Much of this demo focuses on tense exploration. So far – 10 minutes in – there are no big gunfights to speak of, however the atmosphere is thick with the understanding that things wont always be this quiet.
It's at this point that Winter goes searching for what caused all the destruction, and finds what he's after fairly quickly. Moving into a new room, the walls are coated in xenos nests and slime. Soldiers are stuck to the walls and entombed in the ooze. Some are dead, but far creepier are the ones that are still alive, struggling and frantically begging to be freed.
While we're busy gawking at the horror that's plastered all over the walls, something slinks quickly into the shadows. Then a couple more follow. “This is our new breed of xenos,” Pitchford says, “the Stalker.”
Before he can finish that sentence, the player is tackled by a stalker, slobbering in his face as a quick-time event starts. He kicks the xeno off him, and fires from the ground, landing a headshot kill on the alien. “Oh, you got lucky with that one,” Pitchford quips.
The player then moves over to cut one of the still-living entombed soldiers out of the wall of slime. “Don't tell me your name,” Hicks says. “The way things are going right now...I don't want to know.” He pulls out a radar-like device and starts scanning the area.
“This is your motion-tracker,” Pitchford says. “You have no idea where these guys are coming from: ceiling, ducts.” We get an education on that topic shortly after as a xeno bursts through a window (which happens at least three times in this demo alone) and another creepily squeezes itself through the narrow one foot gap between a broken vertically sliding door and the floor.
This is where the action finally kicks in. What ensues is a prolonged, frantic gunfight with xenos crawling all over the ceiling, walls, and air ducts. It all builds up to a unique turret section in which the player is outfitted with a minigun and a tracking device that locks onto and tracks aliens, making their agility quite a bit less of a problem. It's almost cathartic finally being able to effortlessly gun down the menaces who were terrorizing you with incredible speed and agility only a few moments ago.

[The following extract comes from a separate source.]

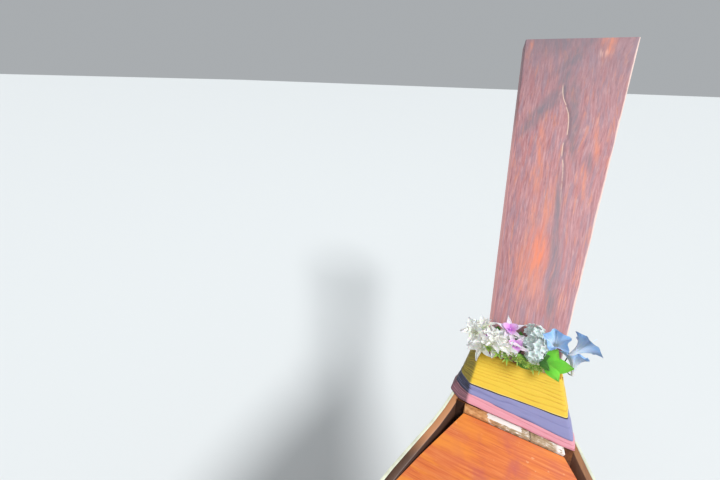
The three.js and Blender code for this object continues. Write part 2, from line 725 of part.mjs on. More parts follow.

With the new nameless companion in-tow, Winter heads back to the airlock to get off the Sulaco, but half-way across that fragile bridge we mentioned earlier, the new companion (the one who had previously been captured by aliens...) doubles over in pain. “Get away from me...NOW!” he yells right before a chest-burster explodes from his innards and breaks the glass of the enclosure. The air rushes out from the Sulaco end out the tube, threatening to send Winter flying into space.
He grabs onto the side of the still-attached glass tube and starts climbing up the side, back to safety. “This is all interactive,” Pitchford says. “It's like a first-person Uncharted.” He's exaggerating a bit, of course, but fundamentally it's similar.
The demo is now over, and we're about to shuffle out when Pitchford drops a few more tidbits on us: Drop-in, Drop-out anytime co-op, moveable auto-sentry turrets, an all-new proprietary next-gen lighting system that helps improve tension and dynamic environments. And...something to do with the power loader, but he's not ready to say.
It's more than a little bit clear that Aliens is a game that wants to marry horror and action in the same package. There is plenty of action and shooting, but the real appeal of this game is its tense exploration and atmosphere.
It's also clear that Pitchford and Gearbox are huge fans of the original Alien property. Then again, they were reportedly big Duke Nukem fans, and that one didn't pan out too well.